The lack of clarity could be addressed with legislation which places an outright ban on zero-hour contracts and ensures the introduction of banded hour contracts to reflect the regular working hours which people do. This is not impossible. Companies such as SuperValu and Marks & Spencer have negotiated with staff and their trade unions to put in place a system of banded hour contracts. The idea this is going to break retail operators and cannot be done is absolute nonsense. It can be done and has already been done by some employers in the State. The sad fact is that the ones who are not doing it are probably the ones pocketing the extra profits as a result.
It is a shame on all of us that two and half years after the Dunnes strike, we still have no legislation enacted. That is utterly shameful. What we have today is a Bill which is hardly fit for purpose. It is an IBEC-approved Bill which does not go far enough to protect workers and will have to be subjected to a significant number of amendments. Obviously, it will pass Second Stage with no opposition. However, it will have to be butchered to be radically improved on Committee Stage. This Bill falls short of the recommendations contained in the University of Limerick study.
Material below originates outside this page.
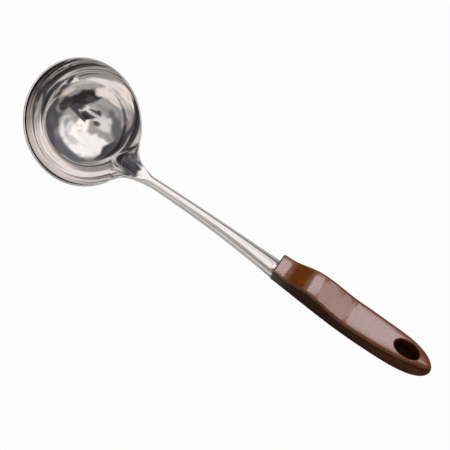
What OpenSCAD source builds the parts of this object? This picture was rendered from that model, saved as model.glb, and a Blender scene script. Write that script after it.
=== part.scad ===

What is the point in the Government paying for a study, lauding that study, producing its findings and then enacting legislation which will not take account of it? That is a shameful waste of money. The Bill will have to be substantially amended to meet the levels contained in the University of Limerick report.
The bands in the Bill are too wide, are open to manipulation and give far too much control to those spiteful managers who use rosters to sanction and be punitive towards staff. Unfortunately, this has been a widely reported experience of Dunnes workers, particularly in the aftermath of the 2015 strike. Up to 85% of Dunnes workers surveyed by their union said the allocation of hours was used as a control mechanism by management. We must be honest. While these workers have waited on us to deliver legislation, many of them have been subjected to harassment, have had their hours cut, difficult hours allocated which their employer knew they could not work, shift patterns altered and roles changed. Unfortunately, some were forced to leave and others were unfairly dismissed as punishment for taking action in the strike. We know of one person in the store in the Northside Shopping Centre who was sacked the day after the strike. The insecure nature of their rights as workers does give a disproportionate level of control to a management which might be vindictive, and which in the case of Dunnes Stores, was steering a path of conflict to suit its own agenda and punish union members, an action we would all oppose.
The bands should be, as originally proposed in the Sinn Féin Bill, of five hours duration. The Government's ones are far too wide. The idea of 11 to 24 hours gives a manager capacity to reduce a worker's hours by 54%. Somebody on €10 an hour could have his or her weekly wage slashed from €240 to €110, a substantial difference. Obviously, the 18 month look-back period is far too long for workers in precarious industries who are looking for job security. To suggest they have to wait 18 months is completely unacceptable. It gives managers the ability to manipulate hours at the tail-end of the contract to reflect fewer hours and keep them below a certain threshold.